____ Data

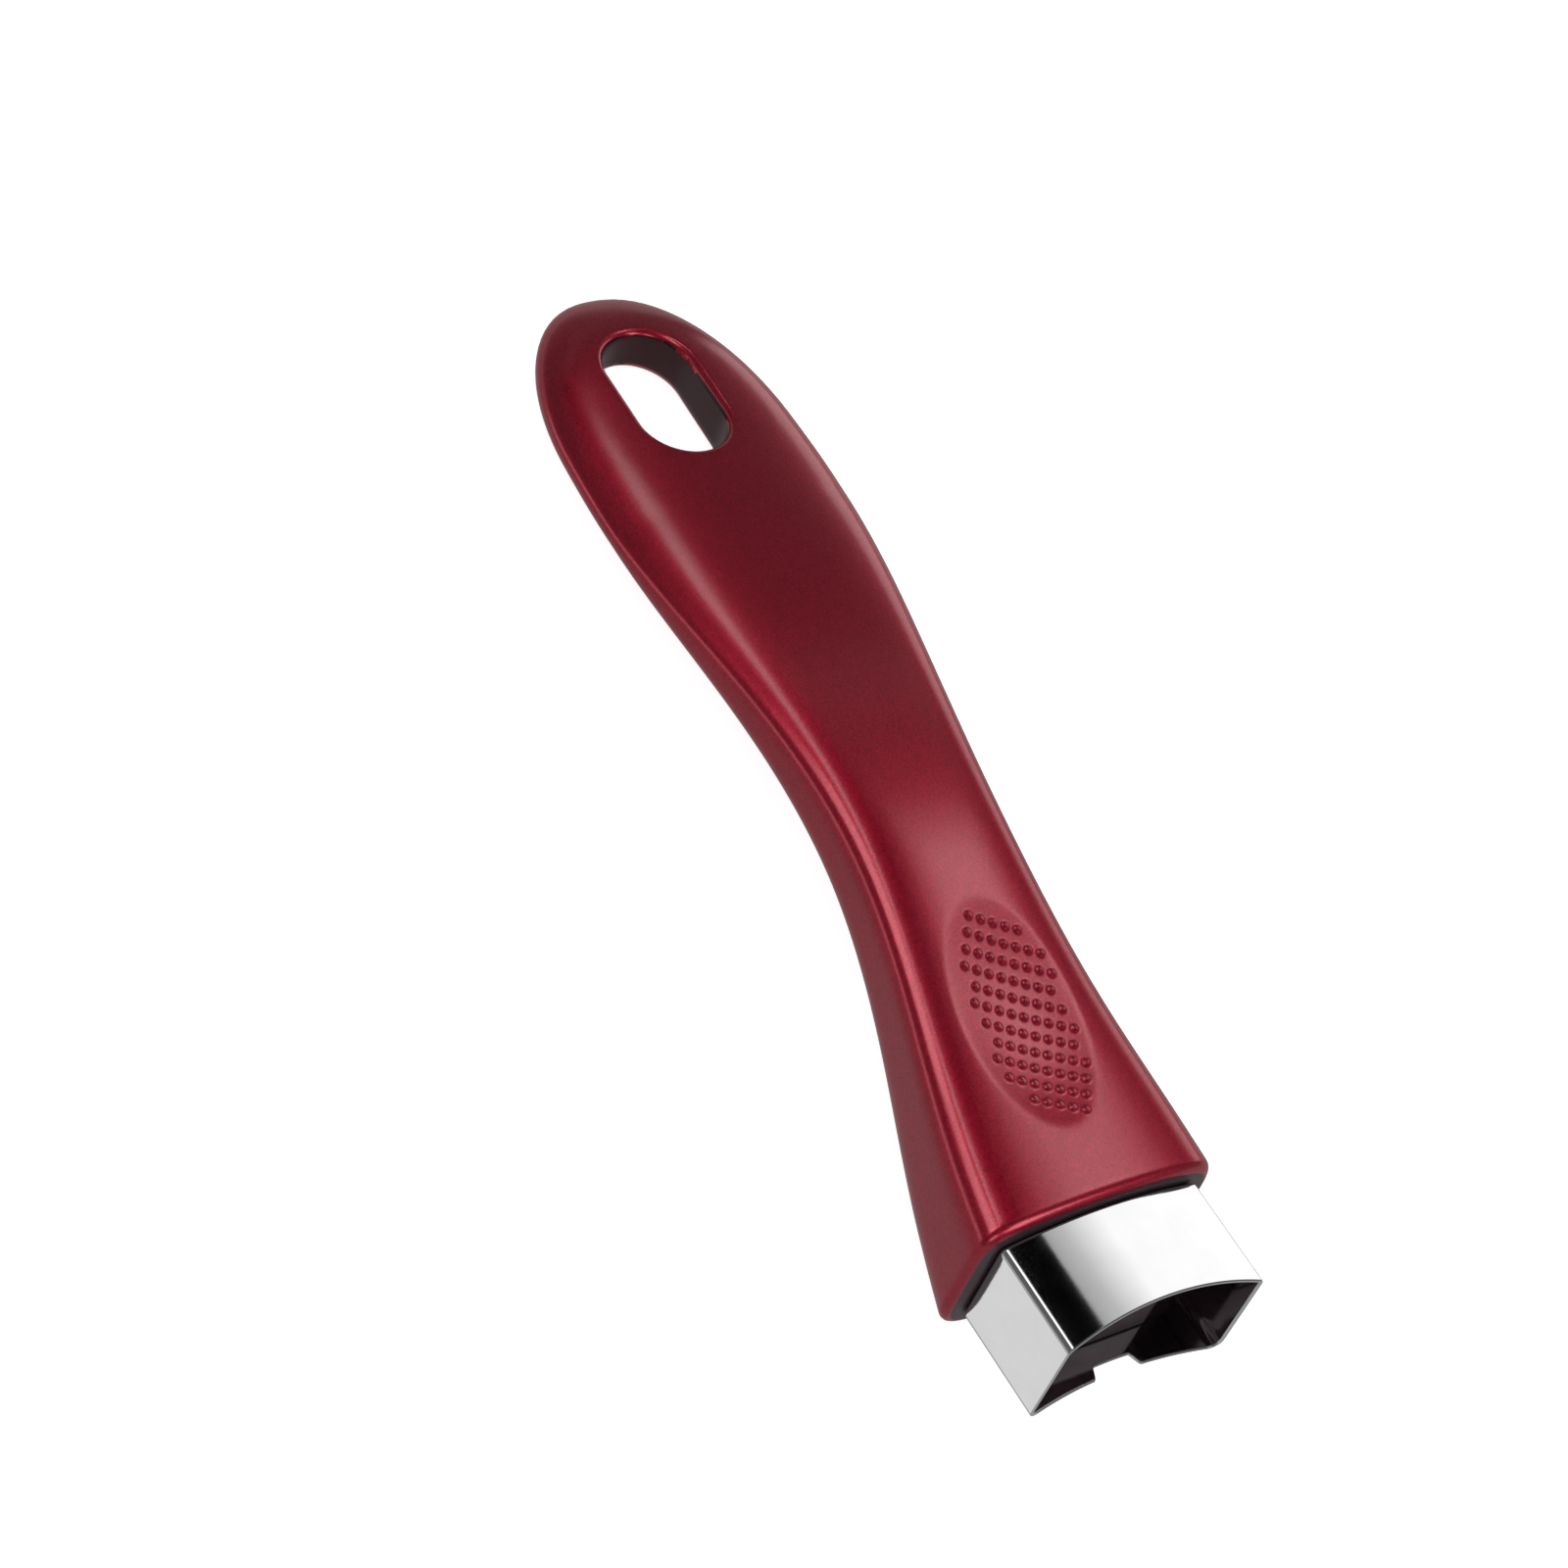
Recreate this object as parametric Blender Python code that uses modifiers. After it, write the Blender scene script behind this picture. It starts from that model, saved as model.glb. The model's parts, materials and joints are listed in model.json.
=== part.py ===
"""Long handle of a saucepan or frying pan, off the pan and lying on its own underside.

A one-piece moulded grip carries a polished sheet-metal flame guard on a step and a boss at its
pan end.  A screw with a spring washer and a flat washer waits in its pocket in the underside: it
clamps the tongue of the pan's bracket, which slides into the socket in the boss.

Everything is drawn about the guard's axis: +X towards the pan, +Z up, and x = 0 at the grip's
front face, where the guard's rear edge stops.  The whole handle is then tilted until it lies
level on its front lower edge and its tail, with the origin under the middle of its box.
"""
import math

import bmesh
import bpy
import numpy as np

# ---- Driving sizes, in metres ----

# Grip: its length, and (share of that length from the front face, size) for each outline.
# The front face itself is the guard's outline and a rim around it.
GRIP_LENGTH = 0.1583
WIDTHS_BEHIND_FACE = ((0.07, 0.0193), (0.21, 0.0154), (0.37, 0.0136),
                      (0.54, 0.0166), (0.71, 0.0202), (0.87, 0.0194))
TOPS_BEHIND_FACE = ((0.15, 0.0177), (0.33, 0.0266), (0.51, 0.0317),
                    (0.69, 0.0334), (0.87, 0.0344))
THICKNESSES_BEHIND_FACE = ((0.21, 0.0166), (0.51, 0.0109), (0.87, 0.0089))
SIDE_RIM = 0.0036
TOP_RIM = 0.0024
BOTTOM_RIM = 0.0027
LAST_STATION = 0.87
TOP_CROWN = ((0.0, 0.0014), (0.5, 0.0005), (1.0, 0.0))
FRONT_SQUARENESS = 6.5
TAIL_SQUARENESS = 2.3
SQUARENESS_FADE = 0.72
TAIL_ROUND_WIDE = 0.0288
TAIL_ROUND_HIGH = 0.0190
TAIL_CURVE = 2.2
FRONT_EDGE_RADIUS = 0.0015

# Hanging hole, upright through the tail.
HOLE_FROM_TIP = 0.0223
HOLE_LENGTH = 0.0244
HOLE_WIDTH = 0.0144

# Thumb rest, a shallow oval dish in the top.
REST_FROM_FRONT = 0.0272
REST_LENGTH = 0.0340
REST_WIDTH = 0.0190
REST_DEPTH = 0.0008

# Flame guard, a sheet sleeve cut hollow where it meets the pan's wall.
GUARD_WIDTH = 0.0342
GUARD_SIDE_HEIGHT = 0.0167
GUARD_FLOOR = -0.0090
GUARD_CROWN = 0.0023
GUARD_TOP_RADIUS = 0.0008
GUARD_BOTTOM_RADIUS = 0.0022
GUARD_LENGTH = 0.0176
GUARD_SHEET = 0.0006
PAN_RADIUS = 0.0780
NOTCH_WIDTH = 0.0072
NOTCH_DEPTH = 0.0019

# Step and boss that the guard sits on, and the socket for the tongue of the pan's bracket.
STEP_LENGTH = 0.0030
BOSS_LENGTH = 0.0105
BOSS_WIDTH = 0.0162
SOCKET_WIDTH = 0.0108
SOCKET_FLOOR = 0.0003
SOCKET_BEHIND_FACE = 0.0125
SOCKET_CORNER_RADIUS = 0.0010

# Fixing screw with its washers, upright through the socket's floor.
SCREW_BEHIND_FACE = 0.0075
SCREW_DIAMETER = 0.0040
SCREW_LENGTH = 0.0110
HEAD_DIAMETER = 0.0078
HEAD_HEIGHT = 0.0024
HEAD_EDGE_RADIUS = 0.0009
CROSS_SPAN = 0.0042
CROSS_WIDTH = 0.0009
CROSS_DEPTH = 0.0014
SHOULDER = 0.0023
FLAT_WASHER_DIAMETER = 0.0090
FLAT_WASHER_THICKNESS = 0.0008
SPRING_WASHER_DIAMETER = 0.0074
SPRING_WASHER_THICKNESS = 0.0009
SPRING_WASHER_SPLIT = 0.0008

# Clearances and overcuts.
SEAT_GAP = 0.0003
SCREW_HOLE_CLEARANCE = 0.0004
SCREW_TIP_CLEARANCE = 0.0007
POCKET_CLEARANCE = 0.0003
OVERCUT = 0.0040

# How finely the curved surfaces are divided.
STATIONS = 46
RING_POINTS = 48
TIP_RINGS = 7
EDGE_RINGS = 4
ROUND_SEGMENTS = 32

# ---- What follows from them ----

WASHER_SEAT_Z = SOCKET_FLOOR - SHOULDER
FLAT_WASHER_TOP_Z = WASHER_SEAT_Z - SEAT_GAP
SPRING_WASHER_TOP_Z = FLAT_WASHER_TOP_Z - FLAT_WASHER_THICKNESS - SEAT_GAP
HEAD_TOP_Z = SPRING_WASHER_TOP_Z - SPRING_WASHER_THICKNESS - SEAT_GAP
SOCKET_HEIGHT = HEAD_TOP_Z + SCREW_LENGTH + SCREW_TIP_CLEARANCE - SOCKET_FLOOR
SCREW_X = -SCREW_BEHIND_FACE
WASHER_HOLE_DIAMETER = SCREW_DIAMETER + 2 * SEAT_GAP
GUARD_TOP = GUARD_FLOOR + GUARD_SIDE_HEIGHT + GUARD_CROWN
FACE_TOP = GUARD_TOP + TOP_RIM
FACE_THICKNESS = FACE_TOP - GUARD_FLOOR + BOTTOM_RIM
HALF_WIDTHS = ((0.0, GUARD_WIDTH / 2 + SIDE_RIM), *WIDTHS_BEHIND_FACE)
TOP_HEIGHTS = ((0.0, FACE_TOP), *TOPS_BEHIND_FACE)
THICKNESSES = ((0.0, FACE_THICKNESS), *THICKNESSES_BEHIND_FACE)


# ---- Scene and object helpers ----

def clear_scene():
    """Starts from an empty scene."""
    for obj in list(bpy.data.objects):
        bpy.data.objects.remove(obj)


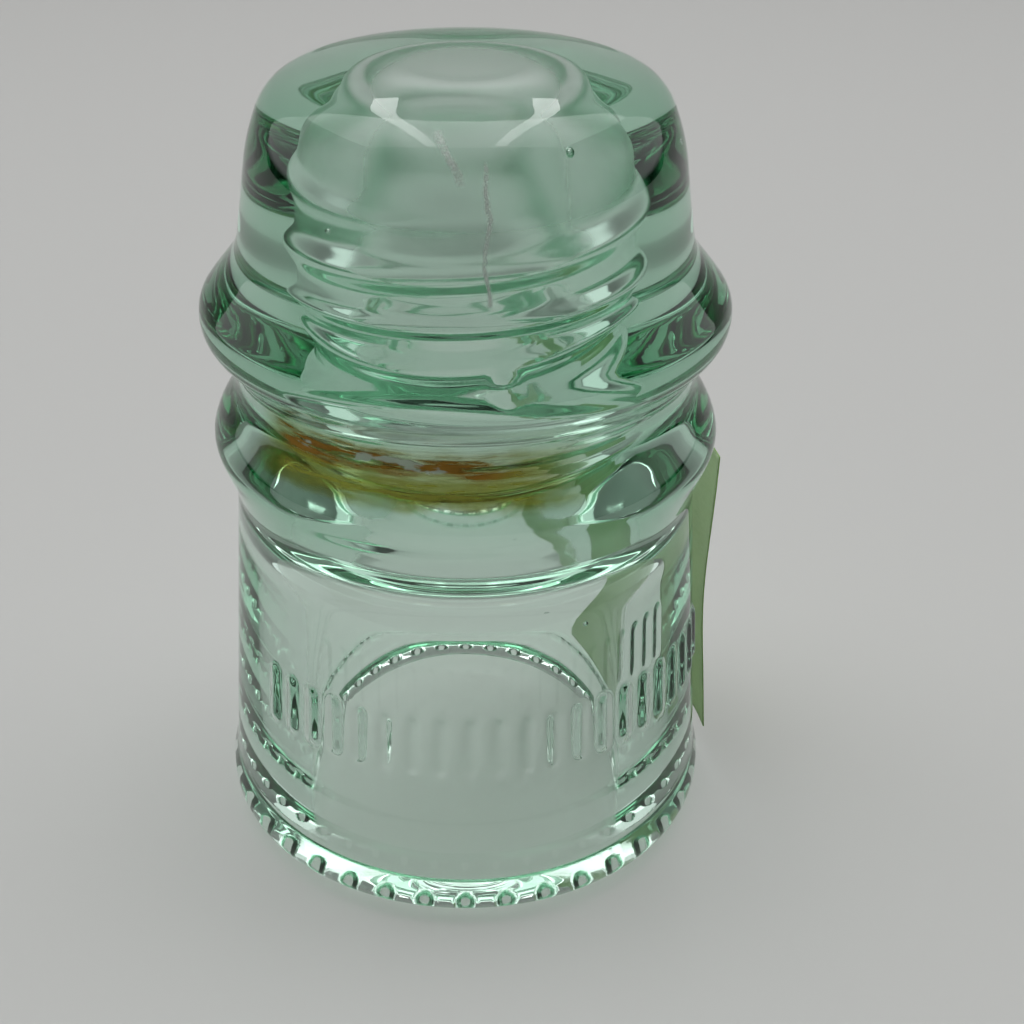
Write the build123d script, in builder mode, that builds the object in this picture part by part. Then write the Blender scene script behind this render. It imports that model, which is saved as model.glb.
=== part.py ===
from build123d import *
from math import cos, degrees, radians, sin
import os

# Pony-size pin-type line insulator: one pressed-glass body with a paper label stuck on it.
# Millimetres, +Z up, origin on the surface it stands on, on the centre line.
# The front, where the raised marks are, faces -Y.

# driving dimensions
HEIGHT = 88.3               # a 3 1/2 inch pony body
RIM_RADIUS = 28.6           # 2 1/4 inches across the rim bead
FOOT_HEIGHT = 1.3           # drip points below the base ring
PIN_PITCH = 25.4 / 4        # insulator pin thread, four turns to the inch
PIN_BORE_RADIUS = 11.4      # crest of the female thread
SKIRT_MOUTH_RADIUS = 20.0   # opening of the skirt at the base
LABEL_WIDTH = 24.0
LABEL_HEIGHT = 38.2

# outline above the rim
SKIRT_FOOT_RADIUS = 28.1
SKIRT_FOOT_Z = 5.6
SKIRT_TOP_RADIUS = 25.5
SKIRT_TOP_Z = 42.4
GROOVE_RADIUS = 23.4        # tie-wire groove between the two ridges, before rounding
GROOVE_Z = 56.1
NECK_RADIUS = 23.9
NECK_Z = 69.2
CROWN_RADIUS = 22.2
CROWN_Z = 80.5

# inside of the body
SKIRT_CEILING_RADIUS = 19.1
SKIRT_CEILING_Z = 37.0
SKIRT_CEILING_ROUNDING = 5.0
BORE_MOUTH_Z = 40.5
BORE_TOP_Z = 80.0
CAVITY_TOP_Z = 85.0

# pin thread
THREAD_GROOVE_RADIUS = 0.9
THREAD_START_Z = 43.7
THREAD_END_Z = 74.7         # plain bore above and below the thread groove
THREAD_START_ANGLE = 180.0  # from +X towards +Y

# drip points
DRIP_COUNT = 36
DRIP_RING_RADIUS = 24.8
DRIP_RADIUS = 1.3
DRIP_FLAT = 0.05            # taken off each tip, so that it has a flat to stand on

# raised marks round the front of the skirt
MARK_HEIGHT = 6.6
MARK_MIDDLE_Z = 23.2
MARK_RELIEF = 0.5
MARK_WIDTH = 1.2
MARK_FIRST_ANGLE = -51.0    # from the front towards +X, in degrees
MARK_STEP_ANGLE = 6.5
MARK_COUNT = 21

# paper label on the right-hand side, towards the back
LABEL_THICKNESS = 0.25
LABEL_CURVE_RADIUS = 45.0   # flatter than the skirt, so its two upright edges stand off
LABEL_ANGLE = 22.0          # where it touches, from +X towards +Y
LABEL_FOOT_Z = 5.9
LABEL_LEAN = 0.8            # how far its top leans in
LABEL_GAP = 0.02

os.makedirs("parts", exist_ok=True)


def skirt_radius(z):
    """Outer radius of the tapering skirt wall at a height."""
    taper = (SKIRT_FOOT_RADIUS - SKIRT_TOP_RADIUS) / (SKIRT_TOP_Z - SKIRT_FOOT_Z)
    return SKIRT_FOOT_RADIUS - taper * (z - SKIRT_FOOT_Z)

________

▶ Directive:
Starting with the first line of the records, repeat every line up to and including the one containing "# ---- Driving", and nothing else.

▶ Response for this exercise:
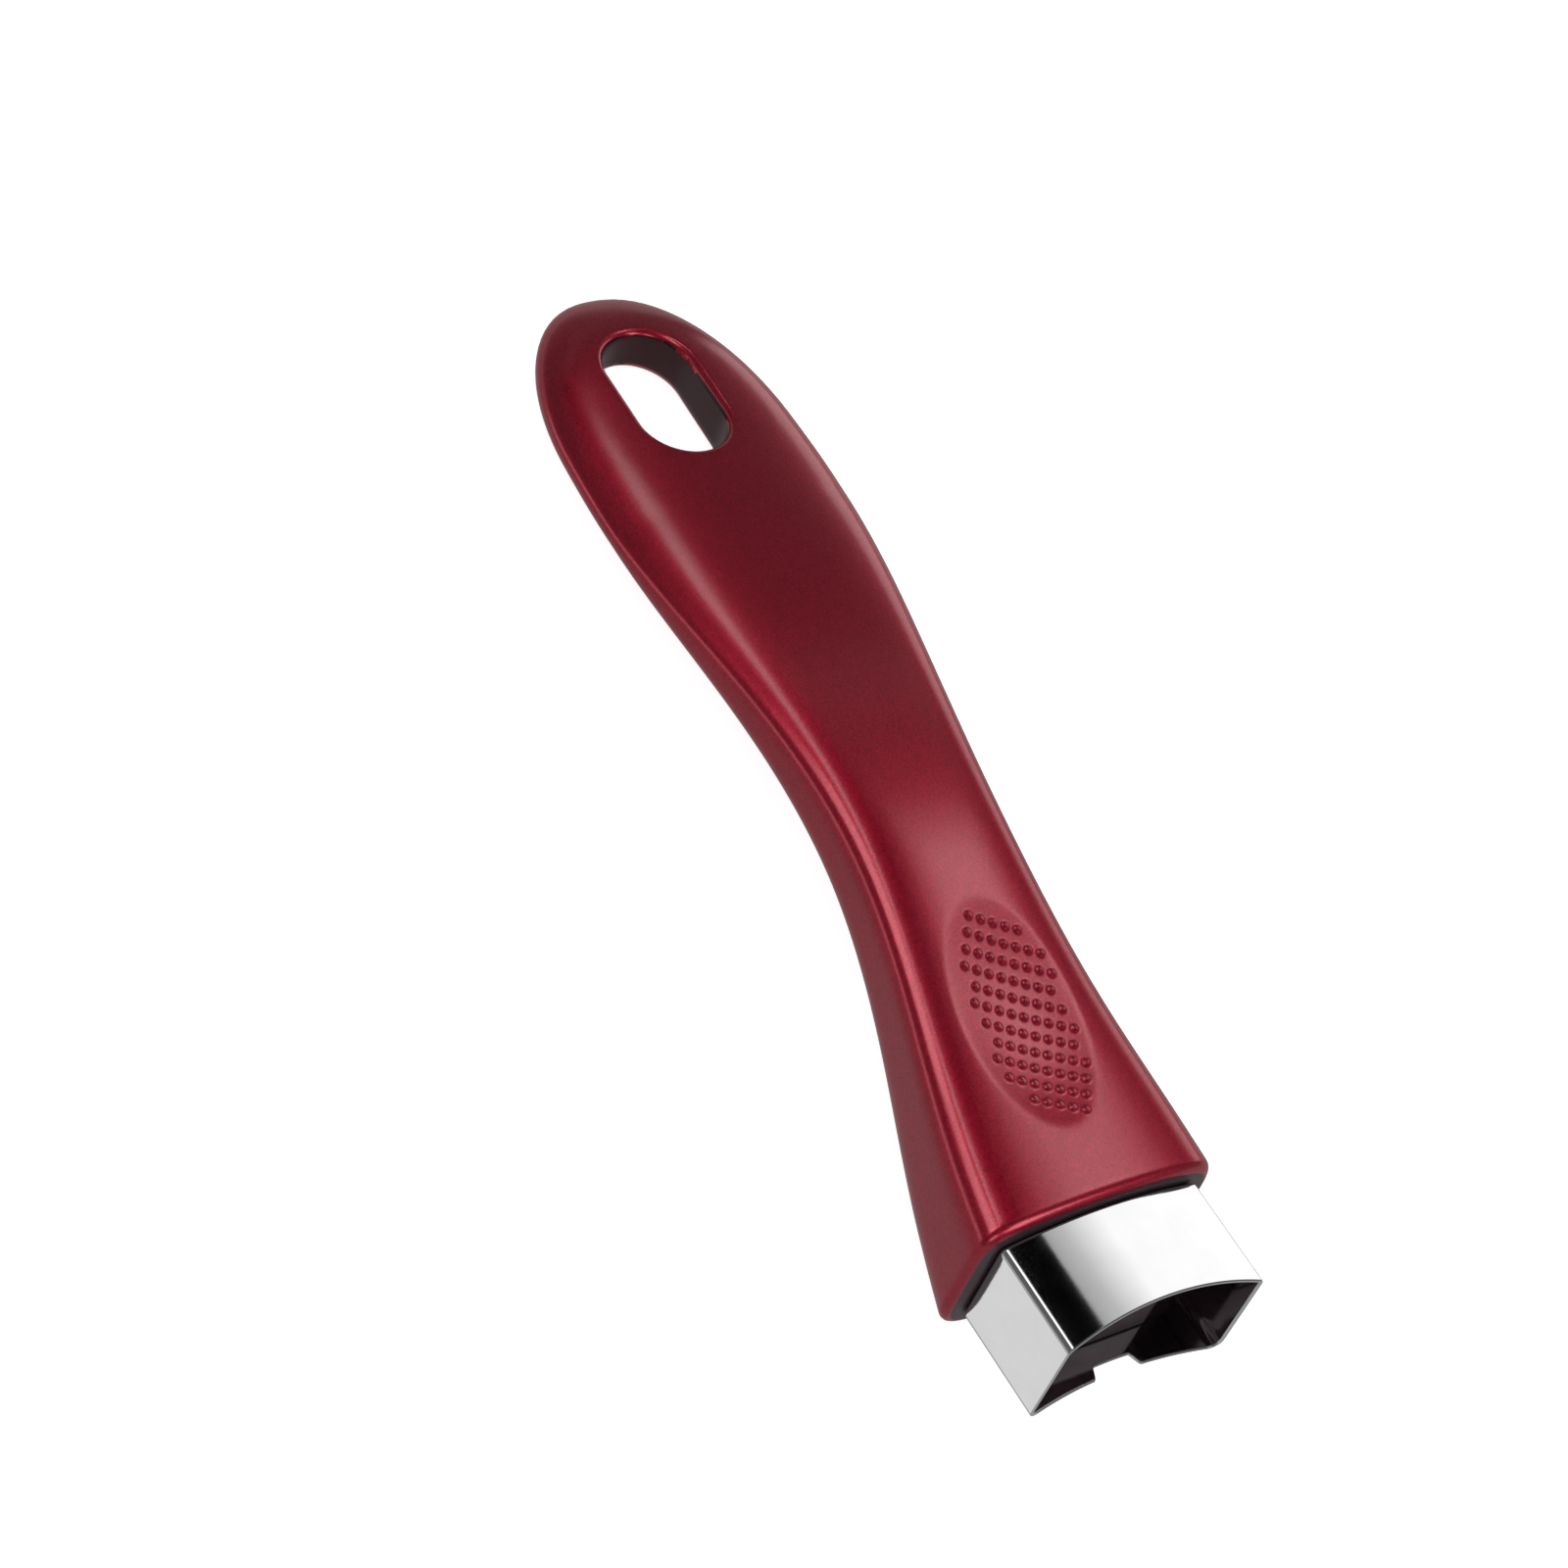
Recreate this object as parametric Blender Python code that uses modifiers. After it, write the Blender scene script behind this picture. It starts from that model, saved as model.glb. The model's parts, materials and joints are listed in model.json.
=== part.py ===
"""Long handle of a saucepan or frying pan, off the pan and lying on its own underside.

A one-piece moulded grip carries a polished sheet-metal flame guard on a step and a boss at its
pan end.  A screw with a spring washer and a flat washer waits in its pocket in the underside: it
clamps the tongue of the pan's bracket, which slides into the socket in the boss.

Everything is drawn about the guard's axis: +X towards the pan, +Z up, and x = 0 at the grip's
front face, where the guard's rear edge stops.  The whole handle is then tilted until it lies
level on its front lower edge and its tail, with the origin under the middle of its box.
"""
import math

import bmesh
import bpy
import numpy as np

# ---- Driving sizes, in metres ----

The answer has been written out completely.